October 14, 2025

Best Practices for Implementing Coalesce

By Justin Delisi

Utilizing a data transformation software such as Coalesce can be an enjoyable experience. Creating data pipelines becomes quick and easy when you have a code-first, GUI based tool to work with. However, implementing Coalesce goes beyond connecting data sources. It requires a solid foundation that enables scalability and efficiency from the start. Coalesce brings speed and flexibility to the modeling process, but without a thoughtful approach, teams can run into challenges with complexity, collaboration, or maintainability.
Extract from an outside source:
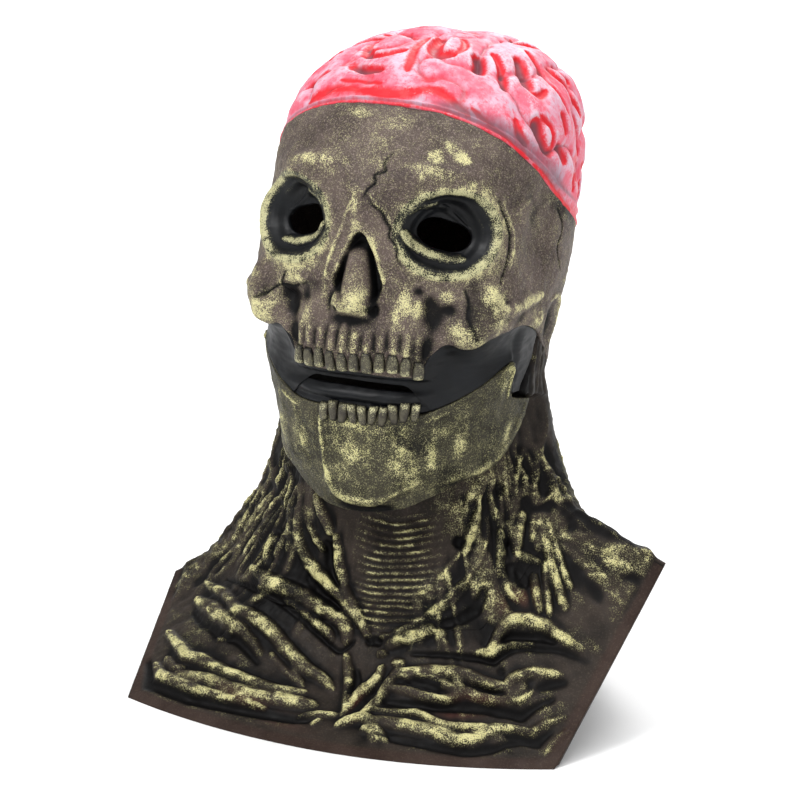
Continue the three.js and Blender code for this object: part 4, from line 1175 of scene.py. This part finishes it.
def bone_material(name, speckle, base, shade, deep, highlight, second, grit):
    p = Paint(name)
    cloud = p.noise(38.0, 4.0, 0.6)
    mottled = p.mix(p.ramp(cloud, 0.35, 0.68), base, shade)
    grain = p.noise(900.0, 2.0, 0.7)
    mottled = p.mix(p.ramp(grain, 0.5, 0.74, 0.0, speckle), mottled, grit)
    mottled = p.mix(p.times(p.tint, 0.8), mottled, second)
    # Dark wash, and painted shade beside ridges and under the jaw, from the dark layer.
    darkened = p.mix(p.ramp(p.dark, 0.05, 0.85), mottled, deep)
    pale = p.mix(p.ramp(p.noise(210.0, 3.0, 0.6), 0.35, 0.7), highlight, (216, 210, 156))
    colour = p.mix(dry_brushed(p, p.dry), darkened, pale)
    rough = p.ramp(p.noise(160.0), 0.3, 0.7, 0.5, 0.66)
    skin, pores = p.noise(420.0, 4.0, 0.65), p.noise(1500.0, 2.0, 0.6)
    return p.finish(colour, rough, [(skin, 0.35, 0.0006), (pores, 0.25, 0.0003)])


def membrane_material():
    p = Paint("black_membrane")
    cloud = p.noise(60.0, 4.0, 0.6)
    base = p.mix(p.ramp(cloud, 0.35, 0.7), (9, 10, 12), (18, 20, 23))
    colour = p.mix(dry_brushed(p, p.times(p.dry, 1.15)), base, (184, 180, 138))
    rough = p.ramp(p.noise(120.0), 0.3, 0.7, 0.4, 0.55)
    return p.finish(colour, rough, [(p.noise(300.0, 3.0, 0.6), 0.2, 0.0006)], 0.2)


def tooth_material():
    p = Paint("worn_teeth")
    stain = p.noise(260.0, 4.0, 0.7)
    base = p.mix(p.ramp(stain, 0.35, 0.65), (52, 48, 42), (80, 76, 62))
    darkened = p.mix(p.ramp(p.dark, 0.1, 0.8), base, (20, 18, 18))
    colour = p.mix(dry_brushed(p, p.dry), darkened, (196, 192, 150))
    rough = p.ramp(stain, 0.3, 0.7, 0.38, 0.55)
    return p.finish(colour, rough, [(p.noise(500.0, 3.0, 0.6), 0.3, 0.0004)], 0.25)


def brain_material():
    p = Paint("painted_brain")
    cloud = p.noise(55.0, 4.0, 0.62)
    fibre = p.noise(320.0, 3.0, 0.7, (1.0, 1.0, 0.35))
    flesh = p.mix(p.ramp(cloud, 0.34, 0.62), (200, 166, 184), (214, 92, 114))
    flesh = p.mix(p.ramp(fibre, 0.46, 0.70, 0.0, 0.7), flesh, (214, 62, 84))
    reach = p.plus(p.tint, p.times(p.plus(fibre, -0.5), 0.5))
    flesh = p.mix(p.ramp(reach, 0.10, 0.75), flesh, (206, 30, 42))
    pale = p.ramp(p.plus(p.dry, p.times(p.plus(p.noise(700.0, 2.0, 0.7), -0.5), 0.8)), 0.12, 0.6, 0.0, 0.8)
    flesh = p.mix(pale, flesh, (208, 190, 204))
    # Painted shade: the dark layer turns the flesh grey-lavender in the hollows and above the rim.
    colour = p.mix(p.ramp(p.dark, 0.08, 0.8, 0.0, 0.85), flesh, (96, 78, 88))
    rough = p.ramp(p.noise(150.0), 0.3, 0.7, 0.42, 0.58)
    return p.finish(colour, rough, [(fibre, 0.35, 0.0008), (p.noise(900.0, 2.0, 0.6), 0.2, 0.0004)], 0.25)


PALE, SOCKET_BLACK = (188, 184, 130), (16, 17, 22)
SKULL_PAINT = (88, 77, 72), (64, 55, 52), (9, 9, 10), (196, 190, 144), SOCKET_BLACK, (196, 178, 166)
JAW_PAINT = (60, 57, 48), (40, 38, 32), (8, 8, 9), PALE, SOCKET_BLACK, PALE
FLESH_PAINT = (50, 43, 38), (30, 26, 22), (6, 5, 5), (196, 190, 134), (84, 38, 30), (150, 132, 110)
MATERIALS = {
    "skull": bone_material("painted_skull", 0.30, *SKULL_PAINT),
    "jaw": bone_material("painted_jaw", 0.14, *JAW_PAINT),
    "flesh": bone_material("painted_flesh", 0.08, *FLESH_PAINT),
    "membrane": membrane_material(),
    "teeth": tooth_material(),
    "brain": brain_material(),
}


# ---------------------------------------------------------------- pieces
def place(piece, body, nodes):
    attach(piece, body)
    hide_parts(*nodes)


HOLE_SHARE = 0.93  # the part of a socket's or the nose's oval that is open in the skull


def band(name, body, node, slot, relief, paint, angles, top, bottom, rows, holes=(), **options):
    """Makes and places a wall piece over a row of angles, from a top edge down to a bottom one."""
    share = np.linspace(0, 1, rows)[:, None]
    V = np.broadcast_to(top, angles.shape) * (1 - share) + np.broadcast_to(bottom, angles.shape) * share
    A = np.broadcast_to(angles, V.shape)
    if holes:
        options["keep"] = np.all([oval_share(A, V, *hole)[0] > HOLE_SHARE for hole in holes], axis=0)
    place(wall_piece(name, relief, A, V, MATERIALS[paint], **options), body, [node])


head, brain, neck = sculpt_head(), sculpt_brain(), sculpt_neck()

# Skull: the front finely meshed, the back less so, with holes where the sockets and nose sit.
angles = angle_grid(0.5, 2.0, 92)[:-1]
turn = np.abs(angles)
top, hem = smooth(BRAIN_RIM, turn) - 0.15, smooth(SKULL_HEM, turn)
holes = [(spot, SOCKET_TILT) for spot in SOCKETS.values()] + [(NOSE, 0.0)]
band("skull", "mask", "skull_shell", "bone_latex", head, "skull", angles, top, hem, 173, holes, ring=True)


def eye_hole(turn):
    return 0.60 - 0.20 * np.sin(turn) ** 2


shares = np.linspace(0, 1.03, 74)
for side, spot in SOCKETS.items():
    cup = oval_piece(f"socket_{side}", spot, SOCKET_TILT, shares, eye_hole, MATERIALS["membrane"], 200)
    place(cup, "mask", [f"eye_socket_{side}"])
nose = oval_piece("nose", NOSE, 0.0, np.linspace(0.002, 1.03, 60), None, MATERIALS["skull"], 130)
place(nose, "mask", ["nose_cartilage"])

angles = angle_grid(0.75, 1.2, 120)[:-1]
dome = {"ring": True, "closed_top": True}
band("brain", "mask", "brain_cap", "brain_latex", brain, "brain", angles, 1.0, 0.0, 170, **dome)

angles = np.linspace(-80, 80, 321)
top, hem = smooth(JAW_TOP, np.abs(angles)), smooth(JAW_HEM, np.abs(angles))
band("jaw", "jaw", "jaw_shell", "bone_latex", head, "jaw", angles, top, hem, 121)

for name, teeth, body, seed in (("upper", TEETH_UPPER, "mask", 301), ("lower", TEETH_LOWER, "jaw", 401)):
    row = tooth_row(f"teeth_{name}", teeth, MATERIALS["teeth"], name == "upper", seed)
    place(row, body, [f"{name}_teeth"])


# Mouth liner: smooth black membrane with soft lip folds. It comes up flush with the skin in the
# gap between skull and jaw, and tucks in behind both.
SLIT = {"z": 201.5, "half": 1.6, "angle": 25.0}
UNDER_SKIN = -0.35  # how far the lining lies below the skin


class Membrane:
    """Stands in for a relief map on the liner: soft folds, and how far it lies under the skin."""

    surface = staticmethod(head_at)

    @staticmethod
    def sample(A, Z):
        turn = np.abs(A)
        front = 1 - step(18, 32, turn)
        hem, rim = smooth(SKULL_HEM, turn), smooth(JAW_TOP, turn)
        under = np.maximum(step(-0.4, 1.4, Z - hem), step(-1.2, 1.0, rim - Z))
        tuck = -3.7 * np.maximum(under, step(2, 5, turn - lobe_edge(Z)))
        upper, lower = bell(Z - 0.02 * A, 203.2, 4.2, 4), bell(Z + 0.02 * A, 195.6, 2.4)
        creases = 0.8 * bell(Z, 191.8, 1.4) + 0.6 * bell(Z, 209.6, 1.2)
        folds = (1.5 * lower - 4.2 * upper - creases) * front
        across = (Z - rim) / np.maximum(hem - rim, 4.0)
        hollow = -3.4 * unit(4 * across * (1 - across))
        hollow *= (1 - front) * (1 - 0.7 * step(60, 66, turn))
        base = head_at(A, Z)
        height = tuck + folds + hollow + 0.7 * fractal(base * np.array([1, 1, 2.8]), 16, 501)
        zero = np.zeros_like(height)
        return np.stack([height, zero, zero + 0.5, zero + 1], -1)


angles = np.linspace(-79, 79, 265)
turn = np.abs(angles)
tucked = np.clip(smooth(JAW_TOP, np.minimum(turn, 60)) - 14, 180, 196)
edge = SLIT["z"] + SLIT["half"]
hem = edge + (tucked - edge) * step(SLIT["angle"] - 9, SLIT["angle"] + 12, turn)
top = smooth(SKULL_HEM, turn) + 7
band(
    "liner", "mask", "mouth_liner", "socket_latex", Membrane, "membrane", angles, top, hem, 121,
    lift=UNDER_SKIN, thick=1.8,
)


class LowerMembrane:
    """The lower lip: the same folds, slipping behind the upper lining at the corners."""

    surface = staticmethod(head_at)

    @staticmethod
    def sample(A, Z):
        layers = Membrane.sample(A, Z)
        layers[..., 0] -= 1.1 * step(14, 27, np.abs(A))
        return layers


angles = np.linspace(-33, 33, 133)
edge = SLIT["z"] - SLIT["half"]
band(
    "lip_lower", "jaw", "lower_lip", "socket_latex", LowerMembrane, "membrane", angles, edge, 180.0, 61,
    lift=UNDER_SKIN, thick=1.6,
)

# Neck and bib: one surface, split at the collar bones and at the shoulders.
SPLIT = 0.56
angles = angle_grid(0.7, 2.4, 98)[:-1]
turn = np.abs(angles)
top = (COLLAR - np.minimum(smooth(NECK_TOP, turn), smooth(SKULL_HEM, turn) - 0.4)) / NECK_SPAN
band("neck", "mask", "neck_sleeve", "flesh_latex", neck, "flesh", angles, top, SPLIT, 181, ring=True)
angles = np.linspace(-90, 90, 449)
band("bib_front", "mask", "front_bib", "flesh_latex", neck, "flesh", angles, SPLIT, 1.0, 105)


class Behind:
    """The neck's relief with angles that run on past 180."""

    surface = staticmethod(lambda a, s: neck_at(np.where(a > 180, a - 360, a), s))
    sample = staticmethod(lambda a, s: neck.sample(np.where(a > 180, a - 360, a), s))


angles = np.linspace(90, 270, 241)
band("bib_back", "mask", "back_bib", "flesh_latex", Behind, "flesh", angles, SPLIT, 1.0, 89)

# ---------------------------------------------------------------- stage, light and camera
floor_mesh = bpy.data.meshes.new("floor")
floor_mesh.from_pydata([(-6, -6, 0), (6, -6, 0), (6, 6, 0), (-6, 6, 0)], [], [(0, 1, 2, 3)])
floor = bpy.data.objects.new("floor", floor_mesh)
bpy.context.collection.objects.link(floor)
paper = Paint("pale_floor")
grey = paper.ramp(paper.noise(6.0), 0.3, 0.7, 0.83, 0.86)
floor_mesh.materials.append(paper.finish(grey, 0.9, [(paper.noise(80.0), 0.02, 0.001)], 0.1))

world = bpy.data.worlds.new("studio")
world.use_nodes = True
world.node_tree.nodes["Background"].inputs[0].default_value = (1.0, 1.0, 1.0, 1.0)
world.node_tree.nodes["Background"].inputs[1].default_value = 0.62
bpy.context.scene.world = world


def area(name, at, size, power, toward=(0, 0, 0.22)):
    light = bpy.data.lights.new(name, "AREA")
    light.shape = "DISK"
    light.size = size
    light.energy = power
    made = bpy.data.objects.new(name, light)
    made.location = at
    made.rotation_euler = (Vector(toward) - Vector(at)).to_track_quat("-Z", "Y").to_euler()
    bpy.context.collection.objects.link(made)


area("key", (-0.75, -1.5, 1.75), 0.7, 34)
area("fill", (1.6, -1.3, 0.9), 1.2, 9)
area("top", (0.3, 0.3, 1.9), 1.0, 16)
area("backdrop", (-0.4, 3.4, 2.4), 3.0, 150, (-0.4, 3.4, 0))

YAW, ELEVATION, ROLL, DISTANCE = 20.0, 12.0, 3.0, 1.6
FOCAL = 2700.0  # the lens's focal length in picture widths of 800
AIM = (-15.0, 75.0)  # the picture's middle relative to the point on the axis
camera = bpy.data.cameras.new("camera")
camera.sensor_width = 36.0
camera.lens = 36.0 * FOCAL / 800
yaw, elevation, roll = (math.radians(v) for v in (YAW, ELEVATION, ROLL))
level = math.cos(elevation)
back = Vector((math.sin(yaw) * level, -math.cos(yaw) * level, math.sin(elevation)))
right0 = Vector((math.cos(yaw), math.sin(yaw), 0))
up0 = back.cross(right0)
right = right0 * math.cos(roll) + up0 * math.sin(roll)
up = up0 * math.cos(roll) - right0 * math.sin(roll)
target = Vector((-MIDDLE[0] * MM, -MIDDLE[1] * MM, 0.22))
eye = target + back * DISTANCE
look = (-back * FOCAL + right * AIM[0] - up * AIM[1]).normalized()
right = look.cross(up).normalized()
up = right.cross(look)
matrix = Matrix((right, up, -look)).transposed().to_4x4()
matrix.translation = eye
seat = bpy.data.objects.new("camera", camera)
seat.matrix_world = matrix
bpy.context.collection.objects.link(seat)
bpy.context.scene.camera = seat
bpy.context.scene.view_settings.view_transform = "Standard"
In this blog, we’ll explain some of the best practices for setting up and managing Coalesce projects so that you can set up your Coalesce environment for success.

What is Coalesce?

Coalesce is a data transformation platform designed for engineers and analysts. It is a hybrid development environment that combines code-first and GUI capabilities, allowing users to build complex transformations visually or write code directly. With Coalesce, users can extend and scale their projects using customizable templates for frequently used transformations and automatically generate standardized, best-practice SQL.

Best Practices for Implementing Coalesce

Standardize Naming

Establishing clear and consistent naming conventions is an important step in building sustainable data pipelines in Coalesce. Projects can quickly scale to include hundreds of nodes, and without standardized naming, it can become difficult to understand pipelines and troubleshoot issues. 

Whether it’s prefixing table names or aligning workspaces with business domains, a standardized approach creates a common language for your data team. This not only improves readability but also reduces onboarding time for new developers and ensures that anyone working in the platform can easily see where a dataset fits into the broader architecture.

Enforcing naming convention standards is easy with Coalesce’s custom nodes. For example, if we want every fact table in our warehouse to begin with FACT_, we can easily duplicate the fact node that comes with Coalesce out of the box and change it so that the FACT_ is always added to whatever the name of the node is, ensuring that the naming convention is followed:

Utilize Built-in Testing

Coalesce offers built-in testing features right in the data pipeline workflow, which makes it much easier to catch data issues early. You can apply tests at the column level, such as checking for nulls or enforcing uniqueness constraints on individual fields. 

For more complicated or cross-field checks, Coalesce allows you to define tests using custom SQL. It’s as simple as if the SQL returns results, the test fails. You can also configure whether a failure halts the pipeline, and whether tests run before or after a node runs.

Some best practices when it comes to what to test for include:

  • Data Types
    Check that incoming data matches the data type of the column

  • Missing or null values
    Check for null values, strings that are blank, or integers that are 0

  • Value ranges
    Values in the column are within a certain range

  • Uniqueness
    All values in the column are unique

  • Referential integrity
    Test for foreign key relationships between tables. This is especially useful when using Coalesce with Snowflake, as referential integrity is not enforced for standard tables

  • Custom business rules
    Could be anything else here that your business requires of the data coming through

Version Control and CI/CD

GIT

One of the most important best practices when working in Coalesce is to pair your development with Git. By storing transformation logic in Git, every change is versioned, auditable, and reversible. This provides peace of mind when experimenting with new features and ensures that errors can be rolled back quickly without impacting production pipelines.

Beyond version control, Git opens the door to modern development workflows. Teams can collaborate using branches, submit pull requests for peer reviews, and integrate directly into CI/CD pipelines for automated testing and deployment. This not only reduces the risk of human error but also creates a collaborative framework for building transformations. In fact, Git is such a powerful tool for software development that Coalesce enforces its use of it and registers as a pipeline error if Git is not connected properly.

Environments

Another best practice when working in Coalesce is to take advantage of environments to separate development, testing, and production work. Environments give teams the ability to experiment and build new transformations without risking the stability of production pipelines. Developers can safely iterate in a dev environment, validate logic in test, and only promote changes to production once they’ve been reviewed and approved. This reduces risk and makes the release process more predictable.

Using environments also aligns your data workflows with how modern software is built and deployed. By isolating work into stages, teams can catch issues earlier and ensure that new transformations meet both technical and business requirements before going live.

Closing

Adopting best practices in Coalesce isn’t just about following a checklist; it’s about building a foundation for reliable and collaborative data transformations. Whether it’s leveraging Git for version control, using environments to separate development from production, or implementing testing and CI/CD, each of these best practices helps teams move faster while reducing risk.

By combining Coalesce’s intuitive interface with proven engineering principles, organizations can modernize their data pipelines with confidence. The result is a workflow that’s not only easier to manage day-to-day but also better prepared to grow with the needs of the business.